## [Source data]

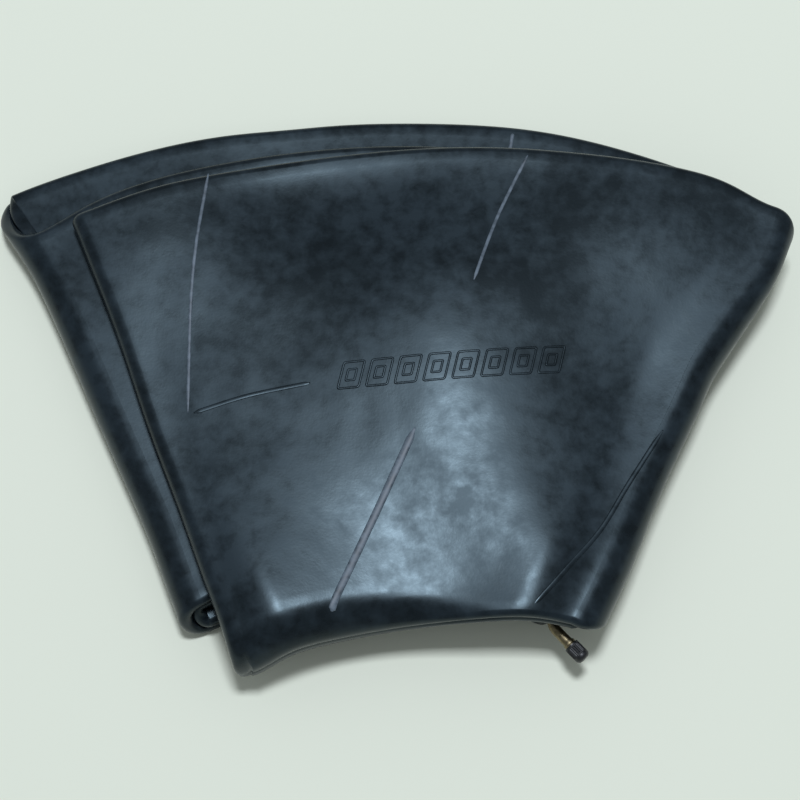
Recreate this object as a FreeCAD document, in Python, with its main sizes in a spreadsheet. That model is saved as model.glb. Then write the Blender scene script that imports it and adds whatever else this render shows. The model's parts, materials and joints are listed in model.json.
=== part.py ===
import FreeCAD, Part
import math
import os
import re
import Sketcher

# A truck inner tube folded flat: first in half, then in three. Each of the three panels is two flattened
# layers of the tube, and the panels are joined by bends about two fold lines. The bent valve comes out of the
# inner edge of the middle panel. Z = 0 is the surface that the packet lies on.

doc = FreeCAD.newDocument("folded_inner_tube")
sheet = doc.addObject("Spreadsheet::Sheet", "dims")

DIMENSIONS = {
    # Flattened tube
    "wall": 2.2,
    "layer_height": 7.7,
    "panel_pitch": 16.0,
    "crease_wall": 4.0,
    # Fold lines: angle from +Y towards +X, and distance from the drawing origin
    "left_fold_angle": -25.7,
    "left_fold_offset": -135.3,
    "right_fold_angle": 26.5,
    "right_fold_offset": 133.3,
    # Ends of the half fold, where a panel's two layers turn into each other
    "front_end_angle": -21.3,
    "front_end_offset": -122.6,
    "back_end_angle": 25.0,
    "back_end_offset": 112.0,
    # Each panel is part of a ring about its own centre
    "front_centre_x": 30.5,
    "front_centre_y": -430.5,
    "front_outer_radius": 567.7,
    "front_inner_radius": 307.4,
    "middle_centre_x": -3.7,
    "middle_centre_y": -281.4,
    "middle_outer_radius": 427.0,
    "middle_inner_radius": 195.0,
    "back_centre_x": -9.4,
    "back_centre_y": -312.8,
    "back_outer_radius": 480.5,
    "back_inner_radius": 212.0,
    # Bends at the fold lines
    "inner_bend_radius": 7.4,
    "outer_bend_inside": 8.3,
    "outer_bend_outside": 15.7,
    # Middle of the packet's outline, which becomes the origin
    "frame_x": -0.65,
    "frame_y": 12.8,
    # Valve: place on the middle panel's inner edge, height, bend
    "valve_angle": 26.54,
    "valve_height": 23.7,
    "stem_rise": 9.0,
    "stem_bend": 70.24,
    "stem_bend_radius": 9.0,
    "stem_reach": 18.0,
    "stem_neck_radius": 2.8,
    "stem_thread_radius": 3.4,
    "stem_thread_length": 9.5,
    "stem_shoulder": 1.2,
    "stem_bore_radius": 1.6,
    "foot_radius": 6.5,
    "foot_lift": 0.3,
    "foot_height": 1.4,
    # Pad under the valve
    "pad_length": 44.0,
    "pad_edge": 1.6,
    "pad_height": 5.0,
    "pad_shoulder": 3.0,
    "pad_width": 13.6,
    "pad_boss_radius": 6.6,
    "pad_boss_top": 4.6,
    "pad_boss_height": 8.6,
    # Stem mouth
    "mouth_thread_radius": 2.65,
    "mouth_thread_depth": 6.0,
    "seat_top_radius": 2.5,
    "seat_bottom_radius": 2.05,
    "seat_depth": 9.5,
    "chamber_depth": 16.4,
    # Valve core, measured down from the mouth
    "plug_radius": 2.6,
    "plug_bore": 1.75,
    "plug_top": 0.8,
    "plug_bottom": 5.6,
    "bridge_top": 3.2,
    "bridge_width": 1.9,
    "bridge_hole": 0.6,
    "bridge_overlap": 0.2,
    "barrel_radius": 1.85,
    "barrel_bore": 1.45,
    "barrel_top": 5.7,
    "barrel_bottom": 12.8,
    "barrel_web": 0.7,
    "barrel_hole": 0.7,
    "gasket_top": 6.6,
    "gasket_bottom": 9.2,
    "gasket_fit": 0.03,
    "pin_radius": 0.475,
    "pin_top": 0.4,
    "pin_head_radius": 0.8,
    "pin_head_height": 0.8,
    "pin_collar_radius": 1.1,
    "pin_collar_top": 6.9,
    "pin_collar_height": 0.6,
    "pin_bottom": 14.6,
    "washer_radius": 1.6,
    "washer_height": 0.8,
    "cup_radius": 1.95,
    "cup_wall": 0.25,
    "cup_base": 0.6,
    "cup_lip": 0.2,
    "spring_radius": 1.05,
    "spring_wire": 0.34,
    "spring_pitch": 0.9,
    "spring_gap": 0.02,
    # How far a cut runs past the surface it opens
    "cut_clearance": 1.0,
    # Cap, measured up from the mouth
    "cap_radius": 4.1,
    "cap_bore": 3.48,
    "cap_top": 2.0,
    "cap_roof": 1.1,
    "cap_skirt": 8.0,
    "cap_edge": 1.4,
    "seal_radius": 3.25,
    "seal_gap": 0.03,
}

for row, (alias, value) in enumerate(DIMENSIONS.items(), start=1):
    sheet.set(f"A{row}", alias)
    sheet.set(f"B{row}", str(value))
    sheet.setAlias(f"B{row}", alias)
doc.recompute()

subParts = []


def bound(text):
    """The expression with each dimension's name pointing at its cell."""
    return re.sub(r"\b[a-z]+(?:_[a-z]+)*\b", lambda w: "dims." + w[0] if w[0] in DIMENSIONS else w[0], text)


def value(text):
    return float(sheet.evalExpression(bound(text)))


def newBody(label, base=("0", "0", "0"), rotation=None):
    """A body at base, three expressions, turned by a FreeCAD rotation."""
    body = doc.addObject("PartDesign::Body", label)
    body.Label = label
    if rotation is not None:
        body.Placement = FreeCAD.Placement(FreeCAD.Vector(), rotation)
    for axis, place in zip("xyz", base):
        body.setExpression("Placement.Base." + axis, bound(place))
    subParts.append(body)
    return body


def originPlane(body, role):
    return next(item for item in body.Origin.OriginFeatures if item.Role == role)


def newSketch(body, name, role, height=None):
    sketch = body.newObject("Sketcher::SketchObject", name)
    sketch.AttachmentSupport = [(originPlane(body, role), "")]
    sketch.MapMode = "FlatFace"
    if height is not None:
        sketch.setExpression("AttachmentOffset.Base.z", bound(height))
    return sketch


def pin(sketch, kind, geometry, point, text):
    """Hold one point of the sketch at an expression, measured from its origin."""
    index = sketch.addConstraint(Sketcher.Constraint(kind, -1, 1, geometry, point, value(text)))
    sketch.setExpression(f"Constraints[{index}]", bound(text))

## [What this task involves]
List all lines above in which the string "with" appears.

## [Solution to this exercise]
Recreate this object as a FreeCAD document, in Python, with its main sizes in a spreadsheet. That model is saved as model.glb. Then write the Blender scene script that imports it and adds whatever else this render shows. The model's parts, materials and joints are listed in model.json.
    """The expression with each dimension's name pointing at its cell."""